Here are example latency values, in seconds, captured at R1 using ns-3. These values correspond to timing at the right of the graph:

.003311 (R5)
.003527
.003806
.004913
.006821
.009530
.009732
.011042

.011249 (R4)
.011337 ack

.011380 (R3)
.011468 ack

.011610 (R2)
.011698 ack

Latency values for R2 are the same as those for R1 except their values are 44 microseconds longer and except for the final ack timing, which does not make sense. For R1, the final ack, .011670, happens before its transmit time, .011698, which is impossible. For R3, R4, and R5, the final ack time is the same as the ack transmit time at R1, .011698.
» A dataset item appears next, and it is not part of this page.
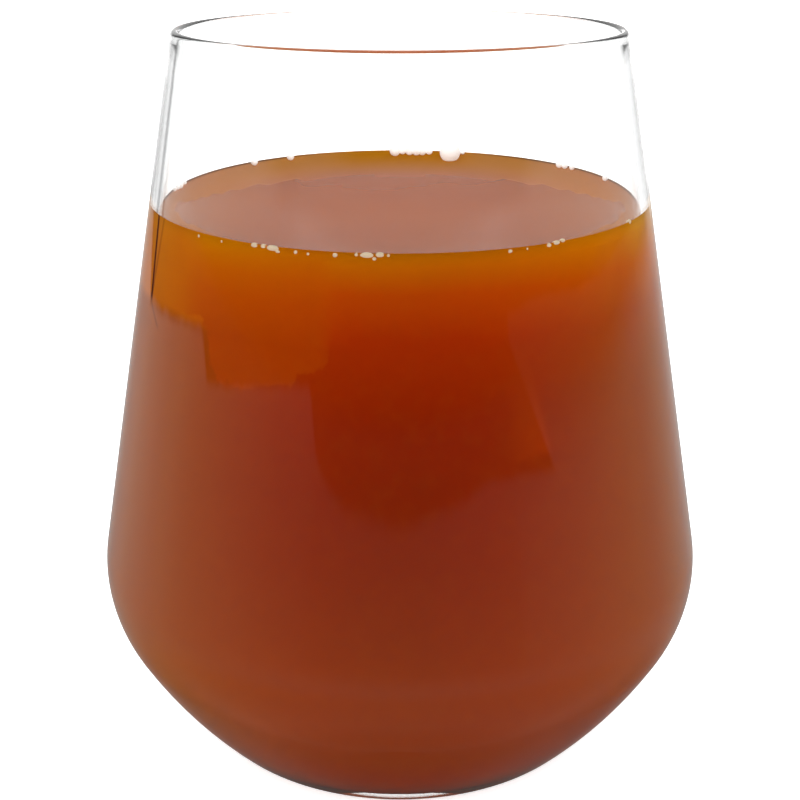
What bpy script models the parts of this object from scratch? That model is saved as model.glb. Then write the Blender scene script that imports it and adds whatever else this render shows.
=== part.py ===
"""A stemless tumbler of clear glass, filled with a dark, cloudy orange juice.

Metres, +Z up. The tumbler stands on the XY plane and Z is its axis. It is turned: every
section is the same, so each piece is an outline spun round Z. The juice is solid up to its
level, climbs a little up the wall, and carries the bubbles that gather along its edge.
"""
import math
import random
from collections import namedtuple

import bmesh
import bpy

# Outside of the glass. A lean is the wall's angle from the vertical, outwards positive.
HEIGHT = 0.1088
RIM_RADIUS = 0.0325
WALL_LEAN = math.radians(10.4)
SHOULDER_RADIUS = 0.0216
SHOULDER_END_LEAN = math.radians(-28.3)
BOWL_RADIUS = 0.0800
BOWL_END_LEAN = math.radians(-42.6)
CORNER_RADIUS = 0.0029
PUNT_RADIUS = 0.0265
PUNT_DEPTH = 0.0012

# Wall thickness at the rim and at the height of the floor, and the inside's own sizes.
RIM_WALL = 0.0012
FOOT_WALL = 0.0024
FLOOR_HEIGHT = 0.0035
FLOOR_CURVE_RADIUS = 0.0130
LIP_RADIUS = 0.00070
LIP_HEIGHT = 0.0015

# Juice. The edge is where it meets the glass, and the level is the flat middle below it.
EDGE_DROP = 0.0243
CLIMB = 0.0014
CLIMB_REACH = 0.0016
GAP = 0.0003

# Bubbles along the juice's edge. Each row is a group: the first and last place round the
# axis in degrees from +X, how many there are, and their smallest and largest radius.
BUBBLE_GROUPS = (
    (76.0, 76.0, 1, 0.0018, 0.0018),
    (81.5, 91.5, 5, 0.0007, 0.0010),
    (122.7, 134.6, 2, 0.0006, 0.0007),
    (167.0, 173.0, 3, 0.0004, 0.0006),
    (19.4, 19.4, 1, 0.0005, 0.0005),
    (36.2, 40.2, 2, 0.0005, 0.0008),
    (-25.3, -25.3, 1, 0.0004, 0.0004),
    (-57.7, -54.1, 2, 0.0004, 0.0005),
    (-68.0, -63.4, 2, 0.0003, 0.0003),
    (-99.2, -92.6, 5, 0.0003, 0.0005),
    (-111.8, -103.1, 3, 0.0003, 0.0003),
    (-121.5, -116.4, 3, 0.0004, 0.0006),
    (-137.3, -130.5, 2, 0.0003, 0.0003),
)
# In a bubble's own radii: how far its middle lies from the juice's edge, at least and at
# most, and how far it sinks into the surface.
BUBBLE_NEAR = 1.25
BUBBLE_FAR = 1.60
BUBBLE_SINK = 0.15
BUBBLE_SEED = 7

# Faces. The rings are shares of the punt's radius and of the juice's climb reach.
SIDES = 64
PUNT_RINGS = (0.0, 0.4, 0.75, 1.0)
CLIMB_RINGS = (4.5, 2.0, 1.0, 0.4)
ARC_STEP = math.radians(8)
LIP_STEPS = 6
BUBBLE_SIDES = 8
BUBBLE_RINGS = 5
SHARP_ANGLE = math.radians(35)
LEVEL_LEAN = math.radians(-90)
MERGE = 1e-6

# Colour, roughness and how much light passes.
GLASS_FINISH = ((0.93, 0.95, 0.95), 0.02, 1.0)
JUICE_FINISH = ((0.22, 0.035, 0.006), 0.18, 0.0)

Station = namedtuple("Station", "radius height lean")


def clear_scene():
    for item in list(bpy.data.objects):
        bpy.data.objects.remove(item, do_unlink=True)


def finish(name, values):
    colour, roughness, clearness = values
    material = bpy.data.materials.new(name)
    material.use_nodes = True
    shader = material.node_tree.nodes["Principled BSDF"]
    shader.inputs["Base Color"].default_value = (*colour, 1.0)
    shader.inputs["Roughness"].default_value = roughness
    shader.inputs["Metallic"].default_value = 0.0
    shader.inputs["Transmission Weight"].default_value = clearness
    material.diffuse_color = (*colour, 1.0)
    return material


def arc(start, radius, end_lean):
    """Stations along an arc that goes down from start and turns to end_lean."""
    turn = end_lean - start.lean
    steps = max(2, math.ceil(abs(turn) / ARC_STEP))
    stations = []
    for step in range(1, steps + 1):
        lean = start.lean + turn * step / steps
        stations.append(Station(
            start.radius + radius * (math.cos(lean) - math.cos(start.lean)),
            start.height + radius * (math.sin(lean) - math.sin(start.lean)),
            lean))
    return stations


def shifted(station, distance):
    """The station moved inwards, square to the wall."""
    return Station(station.radius - distance * math.cos(station.lean),
                   station.height - distance * math.sin(station.lean),
                   station.lean)


def outside():
    """The outer wall, from the rim down to the ring that it stands on."""
    wall_end = (SHOULDER_RADIUS * (math.sin(WALL_LEAN) - math.sin(SHOULDER_END_LEAN))
                + BOWL_RADIUS * (math.sin(SHOULDER_END_LEAN) - math.sin(BOWL_END_LEAN))
                + CORNER_RADIUS * (math.sin(BOWL_END_LEAN) + 1))
    stations = [Station(RIM_RADIUS, HEIGHT, WALL_LEAN)]
    for height in (HEIGHT - LIP_HEIGHT, HEIGHT - EDGE_DROP, wall_end):
        radius = RIM_RADIUS + (HEIGHT - height) * math.tan(WALL_LEAN)
        stations.append(Station(radius, height, WALL_LEAN))
    stations += arc(stations[-1], SHOULDER_RADIUS, SHOULDER_END_LEAN)
    stations += arc(stations[-1], BOWL_RADIUS, BOWL_END_LEAN)
    stations += arc(stations[-1], CORNER_RADIUS, LEVEL_LEAN)
    return stations


def wall_thickness(height):
    """Evenly thicker from the rim down to the floor."""
    share = (HEIGHT - height) / (HEIGHT - FLOOR_HEIGHT)
    return RIM_WALL + min(share, 1.0) * (FOOT_WALL - RIM_WALL)


def between(upper, lower, share):
    return Station(*(a + share * (b - a) for a, b in zip(upper, lower)))


def height_to_spare(station):
    """How far above the floor a curve from here would end, once it has turned level."""
    return station.height - FLOOR_CURVE_RADIUS * (1 + math.sin(station.lean)) - FLOOR_HEIGHT


def inside():
    """The inner wall, from the rim down, with a round turn into the flat floor."""
    wall = [shifted(station, wall_thickness(station.height)) for station in outside()]
    stations = wall[:1]
    for upper, lower in zip(wall, wall[1:]):
        if height_to_spare(lower) < 0:
            spare = height_to_spare(upper)
            stations.append(between(upper, lower, spare / (spare - height_to_spare(lower))))
            break
        stations.append(lower)
    return stations + arc(stations[-1], FLOOR_CURVE_RADIUS, LEVEL_LEAN)


def at_height(stations, height):
    """The place on a wall at a height, between two of its stations."""
    for upper, lower in zip(stations, stations[1:]):
        if lower.height <= height <= upper.height:
            return between(upper, lower, (upper.height - height) / (upper.height - lower.height))
    raise ValueError("the wall doesn't reach that height")


def spin(name, outline, material):
    """A closed piece: the outline, from the axis round to the axis, turned about Z."""
    work = bmesh.new()
    points = [work.verts.new((radius, 0.0, height)) for radius, height in outline]
    edges = [work.edges.new(pair) for pair in zip(points, points[1:])]
    bmesh.ops.spin(work, geom=points + edges, cent=(0, 0, 0), axis=(0, 0, 1),
                   angle=math.tau, steps=SIDES, use_merge=True)
    bmesh.ops.remove_doubles(work, verts=work.verts, dist=MERGE)
    bmesh.ops.recalc_face_normals(work, faces=work.faces)
    mesh = bpy.data.meshes.new(name)
    work.to_mesh(mesh)
    work.free()
    mesh.materials.append(material)
    mesh.shade_smooth()
    mesh.set_sharp_from_angle(angle=SHARP_ANGLE)
    piece = bpy.data.objects.new(name, mesh)
    bpy.context.scene.collection.objects.link(piece)
    return piece


def lip(outer, inner):
    """The rounded bead over the top of the wall, from its outer side to its inner side."""
    middle = (outer.radius + inner.radius) / 2
    centre = HEIGHT - LIP_RADIUS
    turns = [math.pi * step / LIP_STEPS for step in range(LIP_STEPS + 1)]
    return [(middle + LIP_RADIUS * math.cos(turn), centre + LIP_RADIUS * math.sin(turn))
            for turn in turns]


def punt():
    """The shallow hollow under the base, from its middle out to the ring that stands."""
    return [(PUNT_RADIUS * part, PUNT_DEPTH * (1 - part ** 2)) for part in PUNT_RINGS]


def make_glass():
    outer = outside()
    inner = inside()
    outer_wall = [(station.radius, station.height) for station in reversed(outer[1:])]
    inner_wall = [(station.radius, station.height) for station in inner[1:]]
    outline = (punt() + outer_wall + lip(outer[0], inner[0]) + inner_wall
               + [(0.0, inner[-1].height)])
    return spin("glass", outline, finish("clear_glass", GLASS_FINISH))


def juice_top(distance):
    """Height of the juice's surface at a distance from the wall."""
    return HEIGHT - EDGE_DROP - CLIMB * (1 - math.exp(-distance / CLIMB_REACH))


def juice_wall():
    """The juice's side, from its edge down to the floor, a gap inside the glass."""
    wall = inside()
    edge = at_height(wall, HEIGHT - EDGE_DROP)
    below = [station for station in wall if station.height < edge.height - MERGE]
    return [shifted(station, GAP) for station in [edge] + below]


def make_juice_body(material):
    wall = juice_wall()
    edge = wall[0]
    distances = [CLIMB_REACH * part for part in CLIMB_RINGS]
    top = [(0.0, juice_top(edge.radius))]
    top += [(edge.radius - distance, juice_top(distance)) for distance in distances]
    side = [(station.radius, station.height) for station in wall]
    return spin("juice", top + side + [(0.0, wall[-1].height)], material)


def bubble_places():
    """Angle, radius and centre of each bubble, spread along its group with a little play."""
    draw = random.Random(BUBBLE_SEED)
    edge = juice_wall()[0].radius
    for first, last, count, small, large in BUBBLE_GROUPS:
        for number in range(count):
            share = number / (count - 1) if count > 1 else 0.0
            angle = math.radians(first + share * (last - first))
            size = draw.uniform(small, large)
            distance = size * draw.uniform(BUBBLE_NEAR, BUBBLE_FAR)
            height = juice_top(distance) - BUBBLE_SINK * size
            yield angle, size, (math.cos(angle) * (edge - distance),
                                math.sin(angle) * (edge - distance), height)


def make_bubbles(material):
    """Small round bubbles in a collection of their own, ready to be joined to the juice."""
    bubbles = bpy.data.collections.new("bubbles")
    bpy.context.scene.collection.children.link(bubbles)
    for number, (angle, size, centre) in enumerate(bubble_places()):
        work = bmesh.new()
        bmesh.ops.create_uvsphere(work, u_segments=BUBBLE_SIDES, v_segments=BUBBLE_RINGS,
                                  radius=size)
        mesh = bpy.data.meshes.new(f"bubble_{number}")
        work.to_mesh(mesh)
        work.free()
        mesh.materials.append(material)
        bubble = bpy.data.objects.new(mesh.name, mesh)
        bubble.location = centre
        bubble.rotation_euler = (0.0, 0.0, angle)
        bubbles.objects.link(bubble)
    return bubbles


def join(piece, collection):
    """One union of the piece with all that the collection holds, applied, then cleared away."""
    union = piece.modifiers.new("union", "BOOLEAN")
    union.operation = "UNION"
    union.operand_type = "COLLECTION"
    union.collection = collection
    bpy.context.view_layer.update()
    evaluated = piece.evaluated_get(bpy.context.evaluated_depsgraph_get())
    joined = bpy.data.meshes.new_from_object(evaluated)
    joined.name = piece.name
    piece.modifiers.clear()
    piece.data = joined
    for item in list(collection.objects):
        bpy.data.objects.remove(item, do_unlink=True)
    bpy.data.collections.remove(collection)


def make_juice():
    material = finish("orange_juice", JUICE_FINISH)
    juice = make_juice_body(material)
    join(juice, make_bubbles(material))
    return juice


def main():
    clear_scene()
    make_glass()
    make_juice()


main()
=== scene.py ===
"""The looks of a glass of orange juice: a turned tumbler, cloudy juice, bubbles and a studio.

Metres, +Z up. The tumbler stands on the XY plane, Z is its axis, and the camera is at -Y.
"""
import math
import random
from collections import namedtuple

import bpy
from bpy.props import FloatProperty, FloatVectorProperty, IntProperty, PointerProperty
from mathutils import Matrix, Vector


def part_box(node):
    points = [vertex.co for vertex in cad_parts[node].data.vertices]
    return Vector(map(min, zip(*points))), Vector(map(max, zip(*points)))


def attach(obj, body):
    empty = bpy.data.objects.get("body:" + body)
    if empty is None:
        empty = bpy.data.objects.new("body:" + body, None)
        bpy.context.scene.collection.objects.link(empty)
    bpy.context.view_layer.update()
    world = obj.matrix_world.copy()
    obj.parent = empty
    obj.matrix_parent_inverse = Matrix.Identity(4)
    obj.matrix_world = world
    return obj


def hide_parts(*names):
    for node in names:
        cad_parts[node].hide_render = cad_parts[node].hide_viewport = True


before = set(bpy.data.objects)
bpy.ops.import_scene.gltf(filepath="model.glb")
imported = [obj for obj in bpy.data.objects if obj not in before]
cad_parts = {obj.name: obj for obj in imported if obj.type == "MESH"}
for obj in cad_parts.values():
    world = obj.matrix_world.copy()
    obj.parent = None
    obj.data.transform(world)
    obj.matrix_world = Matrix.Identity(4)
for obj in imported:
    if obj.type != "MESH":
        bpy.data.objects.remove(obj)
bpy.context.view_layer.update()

bl_info = {
    "name": "Glass of Juice",
    "version": (1, 0, 0),
    "blender": (4, 5, 0),
    "location": "3D View > Sidebar > Juice",
    "description": "Builds a stemless tumbler filled with cloudy orange juice",
    "category": "Object",
}

MM = 0.001
TURN_STEPS = 256
ARC_STEP = math.radians(2)
LIP_STEPS = 16
MERGE = 1e-6
LEVEL_LEAN = math.radians(-90)
BODY = "root"

Station = namedtuple("Station", "radius height lean")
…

Conditions causing ACK failure

Above we found that ns-3 is failing to send ACK signals. Here we examine conditions that cause ACK failure. Examination includes:

Increasing the number of Network devices.
Increasing the size of the network.
Adding ns-3 packet captures.
Adding ns-3 Wifi diagnostic logging.

Findings:

Maximum stable network size is 3 or 4 nodes.
Adding ns-3 diagnostics degrades performance.
Removing and adding network devices without rebooting degrades performance.
ns-3 diagnostics are available. ns-3 pcap reveals 802.11 MAC packets. ns-3 Wifi logs create thousands of entries that map closely to ns-3 Wifi code.
As node size increases to 5 or 6, DDS setup time takes several minutes. Setup time increases when adding ns-3 diagnostics.
There is no difference in performance between running ns-3 in wall-time mode and sim-time mode.

Example Setup

Here are setup steps:

cd ~/gits/ns3_testbed/scripts/
sudo ./nns_setup.py setup -c 5

Start ns-3 with default fixed antenna positions:

cd ~/gits/ns3_testbed/ns3_programs/build
./ns3_mobility -c 5

Using example_keep_last_5.csv:

Publish,,,,,,,
Node,Subscription,Frequency,Size,History,Depth,Reliability,Durability
R1,odometry,2,10,keep_last,5,best_effort,volatile
,,,,,,,
Subscribe,,,,,,,
Node,Subscription,History,Depth,Reliability,Durability,,
R2-5,odometry,keep_last,5,best_effort,volatile,,

start robots with one talker and four listeners:

sudo /bin/bash
cd ~/gits/ns3_testbed/cpp_testbed_runner/build/cpp_testbed_runner
./testbed_runner -c 5 -i example_keep_last_5.csv -n -v

Start Wireshark for performing packet analysis on pcap files created by ns-3 by running ns3_mobility:

wireshark

Look at one of the generated pcap files, for example ~/gits/ns3_testbed/ns3_programs/build/ns3_mobility_capture-0-0.pcap. Do this in Wireshark using menu File | Open. Scroll down to pass DDS and ad hoc setup. Here we see the expected transmits consisting of 4 messages by 8 repeats each. Increasing packet size does not cause ack to show up. Increasing packet size to 10,000 bytes causes packet fragmentation, multiple re-sends on each fragment, no ack.

Set up with 6 Tap devices:

sudo ./nns_setup.py setup -c 6

Now acks work fine. Increasing packet size to 10,000 bytes fragments as expected, ack works fine.

Running 6 Tap devices, 6 robots has ack on first four, missing ack on fifth. Same with 7 and 8 Tap devices.

Deleting and then reinstalling Tap devices produces a different setup because device indexes are not re-used. Reboot is required to recreate initial conditions.